Posted by Thomas A. Frank at 03/27/2001 1:39 PM EST


Engineer on team #121, The Islanders/Rhode Warrior, from Middletown (RI) High School and Naval Undersea Warfare Center.


In Reply to: No Engineer, but...
Posted by Kevin Sevcik on 03/27/2001 11:59 AM EST:



Hi;

Opto-couplers and opto-isolators are not necesarily the same thing, and SSR's can be different still.

Today, where I work, the usual useage of the term optoisolator is a four terminal device where the "input" side is an optical source (an LED), and the "output" side is a transistor whose "base" control is the light generated by the input light source. These are a digital device, on or off...so the base is either putting the output transistor into cutoff or saturation.

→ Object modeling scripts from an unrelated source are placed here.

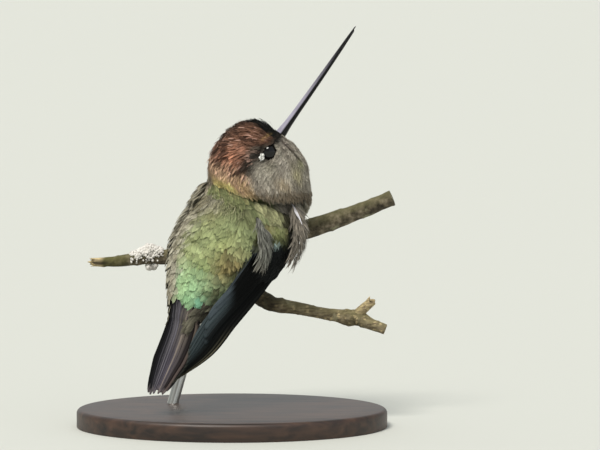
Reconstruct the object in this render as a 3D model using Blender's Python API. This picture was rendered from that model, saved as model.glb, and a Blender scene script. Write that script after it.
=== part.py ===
"""A green-fronted lancebill, a long-billed hummingbird, at life size on a forked perch.

A still museum model. The bird sits hunched with fluffed plumage, its back towards -Y and its
head turned to its right, so that the bill points up and towards +X. Z is up. The origin is the
middle of the underside of the stand's base. Lengths are in millimetres until a mesh is made.
"""

import math

import bmesh
import bpy
import numpy as np

MM = 0.001
GAP = 0.3            # clearance between pieces that touch

# The bird's spine, from the tip of the tail to the base of the bill. Each row is a place
# (x, y, z), the lean of the spine above +X and its slope away from -Y in degrees, the roll of
# the back from -Y towards -X, and the reach of the plumage to the back, the front and the side.
SPINE = (
    (-20.2, -15.7, 10.3, 70, 17, 28, 0.5, 0.5, 2.6),      # 0 tail tip
    (-16.5, -12.6, 19.5, 69, 19, 28, 0.6, 0.6, 4.4),      # 1 tail middle
    (-13.0, -8.8, 29.4, 65, 22, 28, 2.3, 2.3, 4.0),       # 2 tail root
    (-11.3, -7.0, 33.6, 61, 23, 28, 4.8, 5.0, 5.8),       # 3 vent
    (-7.8, -4.0, 39.5, 59, 23, 28, 8.8, 9.4, 10.2),       # 4 rump
    (-4.1, -0.5, 45.4, 59, 23, 28, 11.2, 12.0, 12.7),     # 5 belly
    (-0.3, 2.0, 51.1, 60, 20, 28, 11.8, 12.8, 13.5),      # 6 middle of the back
    (3.0, 4.0, 56.6, 63, 13, 33, 11.4, 13.4, 13.5),       # 7 breast
    (5.1, 5.0, 61.1, 67, 6, 46, 11.6, 15.7, 13.4),        # 8 collar
    (6.5, 4.5, 65.5, 70, 1, 62, 13.5, 16.2, 12.8),        # 9 neck
    (7.8, 4.0, 70.2, 68, 0, 74, 13.2, 14.4, 11.3),        # 10 ear
    (9.5, 3.5, 74.3, 62, 2, 78, 11.5, 12.6, 9.6),         # 11 eye
    (11.3, 3.0, 77.1, 56, 4, 78, 9.2, 10.6, 7.2),         # 12 lores
    (12.6, 3.0, 78.6, 54, 5, 78, 5.9, 6.6, 4.6),          # 13 gape
    (13.4, 3.0, 79.5, 54, 5, 78, 1.9, 1.9, 1.9),          # 14 bill base
)
TAIL_ROOT, COLLAR, NAPE, BILL_BASE = 2, 8, 9.3, 14
BODY_SIDES = 24
CUT_SPACING = 4.5                    # length of one spine place at the cuts

EYE_RADIUS = 2.35
EYE_PLACE = (11.15, 7.55, 1.5)       # spine place, to the side, to the back

BILL_LENGTH = 35.0
BILL_UPTURN = 0.5                    # rise of the tip above a straight bill
BILL_HEIGHT = ((0, 2.9), (0.06, 2.3), (0.2, 1.85), (0.5, 1.5), (0.75, 1.15), (0.93, 0.8), (1, 0.5))
BILL_WIDTH_RATIO = 1.1
LOWER_BILL_SHARE = 0.97              # the lower half ends just short of the upper

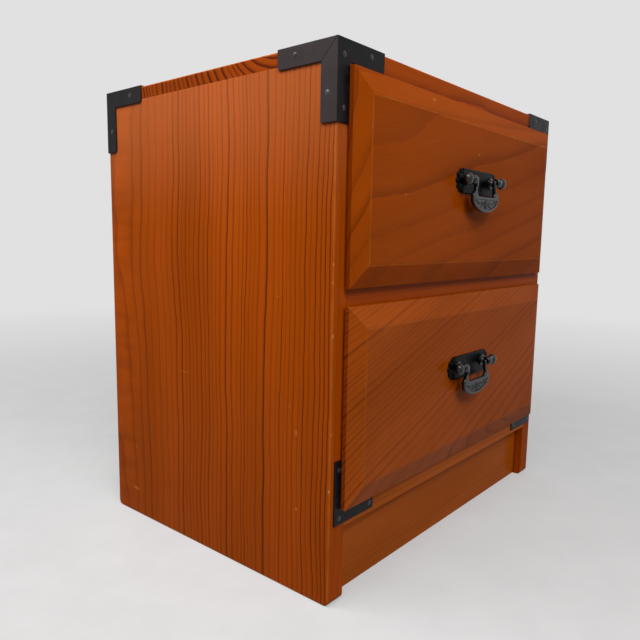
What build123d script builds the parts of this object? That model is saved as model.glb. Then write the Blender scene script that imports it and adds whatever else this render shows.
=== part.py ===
from build123d import *
import os
from math import cos, pi, sqrt

# Small two-drawer tansu chest. Millimetres, +X to the right, +Y to the back, +Z up.
# The origin is the middle of the whole object's footprint, on the floor.

os.makedirs("parts", exist_ok=True)

# ---------------------------------------------------------------- case
CASE_WIDTH = 319.0
CASE_DEPTH = 231.0
CASE_HEIGHT = 340.0
BOARD = 15.0                # sides, top, bottom and middle rail
TOP_LAP = 9.0               # ends of the top board, over the side panels
KICK_HEIGHT = 49.0          # floor to the underside of the bottom board
KICK_THICKNESS = 12.0
KICK_RECESS = 8.0           # kickboard behind the front edges
BACK_THICKNESS = 7.0
BACK_RABBET = 7.0           # how far the back panel enters each side
RAIL_DEPTH = 40.0
RUNNER_WIDTH = 20.0
ARRIS = 1.0                 # eased long edges of the case
FOOT_ROUND = 4.0            # rounded lower corners of the side panels

# ---------------------------------------------------------------- drawers
LIP_OVERLAP = 2.0           # drawer lip over the rails above and below
LIP_INSET = 9.7             # drawer lip from the outer face of the case
LIP_THICKNESS = 2.9
LIP_CLEARANCE = 0.3         # between the lip and the nail heads behind it
CHAMFER_WIDTH = 12.7
CHAMFER_DEPTH = 4.4
FIELD_EDGE_WIDTH = 2.0      # softened edge of the raised field
FIELD_EDGE_FALL = 0.3
CORE_THICKNESS = 9.0        # front board behind the face of the case
SIDE_PLAY = 0.6             # drawer box to each side panel
RUN_PLAY = 0.3              # drawer box above its runners
TOP_PLAY = 0.8              # front board under the rail above
STOP_PLAY = 0.3             # drawer box to the back panel
DRAWER_WALL = 10.0
DRAWER_HEAD_ROOM = 10.0     # drawer sides under the rail above
FRONT_LAP = 5.0             # drawer sides let into the front board
FLOOR_THICKNESS = 4.0
FLOOR_RAISE = 5.0           # drawer floor above the lower edge of its sides
FLOOR_GROOVE = 4.5

# ---------------------------------------------------------------- iron brackets
IRON = 0.9                  # sheet thickness
CORNER_LEG = 45.3
CORNER_WIDTH = 11.3
CORNER_CLIP = 1.8
CORNER_ROUND = 0.5          # folded outer edges
SEAM_WIDTH = 0.5
SEAM_DEPTH = 0.35
BASE_LEG = 42.0
BASE_WIDTH = 9.5
BASE_CLIP = 3.0
BASE_INSET = 4.0            # base bracket from the outer face of the case
BASE_RAISE = 3.1            # base bracket above the underside of the bottom board

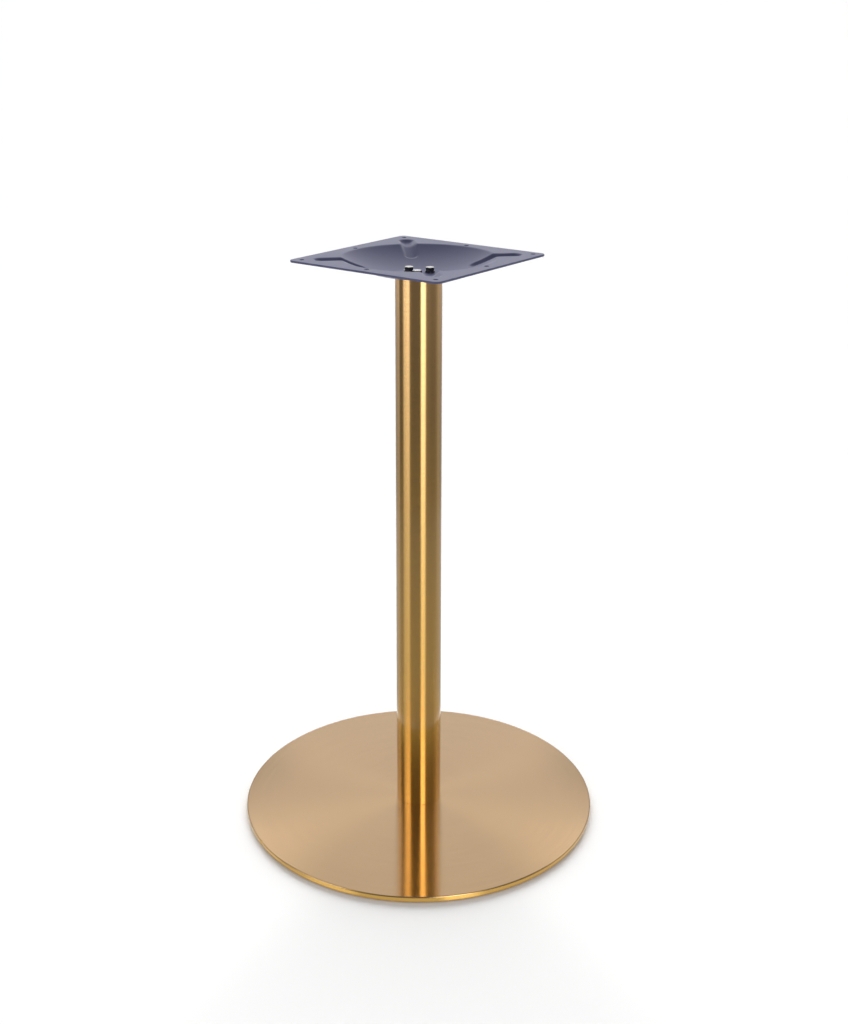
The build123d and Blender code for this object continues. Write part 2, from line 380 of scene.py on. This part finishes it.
# %% [markdown]
# Brushing leaves very fine lines round the axis, on the foot's top, on its rim and round the
# tube. They all vary with one number: distance from the axis less height. It grows across the
# lines on the flat and down the side alike. The group below turns that number into fine lines and
# broad streaks, broken up along their length, and gives both out as values between 0 and 1. It
# also leans the surface's normal a little across each line, so that the lines catch the light.

# %% Group: turned brush lines
streak_share = 0.06
line_detail, streak_detail = 3.0, 2.0


def new_group(name, inputs, outputs):
    """An empty shader group with named number inputs and outputs."""
    group = bpy.data.node_groups.new(name, "ShaderNodeTree")
    for label, kind, value in inputs:
        socket = group.interface.new_socket(name=label, in_out="INPUT", socket_type=kind)
        if value is not None:
            socket.default_value = value
    for label, kind in outputs:
        group.interface.new_socket(name=label, in_out="OUTPUT", socket_type=kind)
    entry = group.nodes.new("NodeGroupInput")
    leave = group.nodes.new("NodeGroupOutput")
    return group, entry.outputs, leave.inputs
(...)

An opto-coupler, on the other hand, could be the same as above, or it might be an analog device with a similar method of operation, and properties...in other words, the output side might be gain controlled by the amount of input signal. Such devices are great for having low power electronics like a computer control the power output of high power amplifiers.

Note that I say "today", because in times past, such devies were made using a light bulb on the input side and a cadmium sulfide photocell (variable resistor) on the output side. But I haven't seen those commercially in quite a few years. You could make your own, however. Just not for FIRST use (yet!).

SSR's may or may not be optically based, depending on how they are implemented. I've seen ones that were optically isolated, and ones that were not.

Get yourself catalogs from Newark Electronics, Allied Electronics, and Digi-Key, and look at the selection. Then go to the manufacturers web sites for more deatils.